The ability to shoot the basketball has long been a strength, one that Spencer has worked hard to improve upon — for his collegiate career, he shot 41.7 percent from deep and 87.8 percent from the free throw line, with both of those numbers ticking slightly up after he jumped to the P5 level for his final two seasons. In his invaluable NBA Draft guide, Sam Vecenie of The Athletic notes that “from a skill perspective, Spencer might be the best shooter in this draft class.” It’s the skill that will get him to the NBA, and Spencer believes that his background in another sport has helped him build on that.

“I think from playing multiple sports and coming from lacrosse, you have to learn how to be able to not only shoot and score, but read the defense and make the right play when a help defender is rotating over and finding the open man,” he says. “So, I think being able to pass the ball has always been something that I’ve prided myself on. Because my strength is shooting, guys will have to play me out farther, and that opens up other areas, to get in the paint and make the right play, make the right basketball play.”

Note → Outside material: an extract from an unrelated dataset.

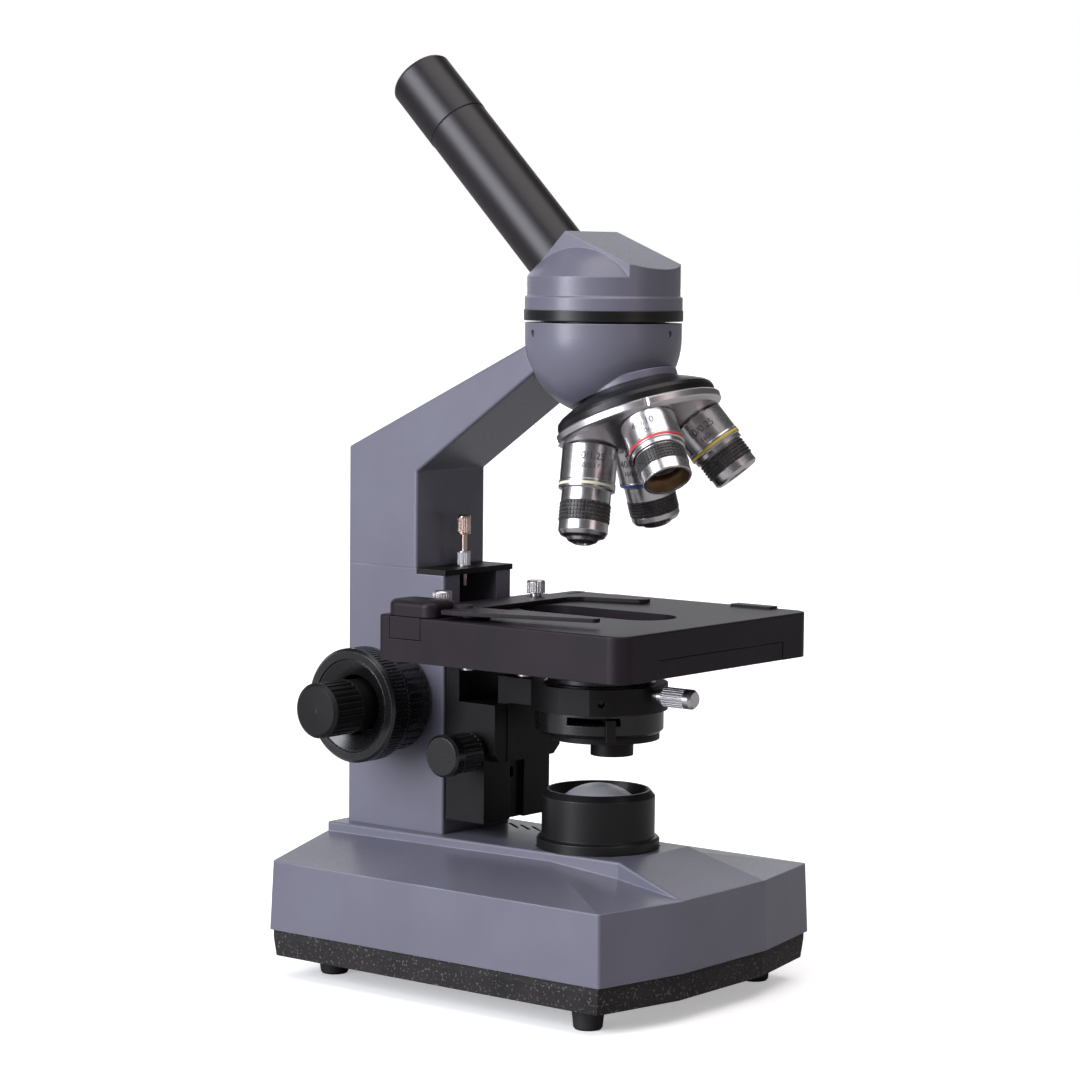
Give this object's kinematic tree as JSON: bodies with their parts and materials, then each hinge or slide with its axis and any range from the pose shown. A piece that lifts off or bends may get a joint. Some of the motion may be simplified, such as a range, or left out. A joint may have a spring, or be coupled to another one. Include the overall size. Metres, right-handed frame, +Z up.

Spencer understands that there’s a big jump coming, particularly on the defensive end of the floor. He’s not the most physically imposing dude in the draft by any stretch — he came in at the NBA Draft Combine at 6’3 with a 6’5 wingspan, and didn’t blow anyone away with his athleticism numbers. And yet, between putting in the work to get better on that end of the floor, his competitive disposition, and his understanding of the importance of the “little technical details” give him confidence.

“It all starts with being able to guard the ball one-on-one,” Spencer says. “That makes defense a lot easier. But it’s also the little technical details of defense as far as getting into a guy and forcing them into a screen in the pick-and-roll, being a good communicator off ball, being in the right help position or being in the gap when you need to be. So, I think it’s a lot of little things that help to contribute to being a great defender at the next level.”

Spencer is, in just about every way you can imagine, a basketball junkie. During the NBA Finals, he appreciated how both the Boston Celtics and the Dallas Mavericks played “as a unit” and that their role players came up big on their path to that point. He loves watching Jalen Brunson, citing the pace he plays at, his footwork, how he plays off of two feet, and the way he’s able to use his body to create separation from defenders.

He’s totally off of social media. “I’m trying to be a great basketball player,” he says. “I don’t really need social media.” What’s he doing instead? Well, watching a college or an NBA game is an option, as is spending time on the golf course. And then there’s the third option, which he simply describes as “trying to find something competitive.”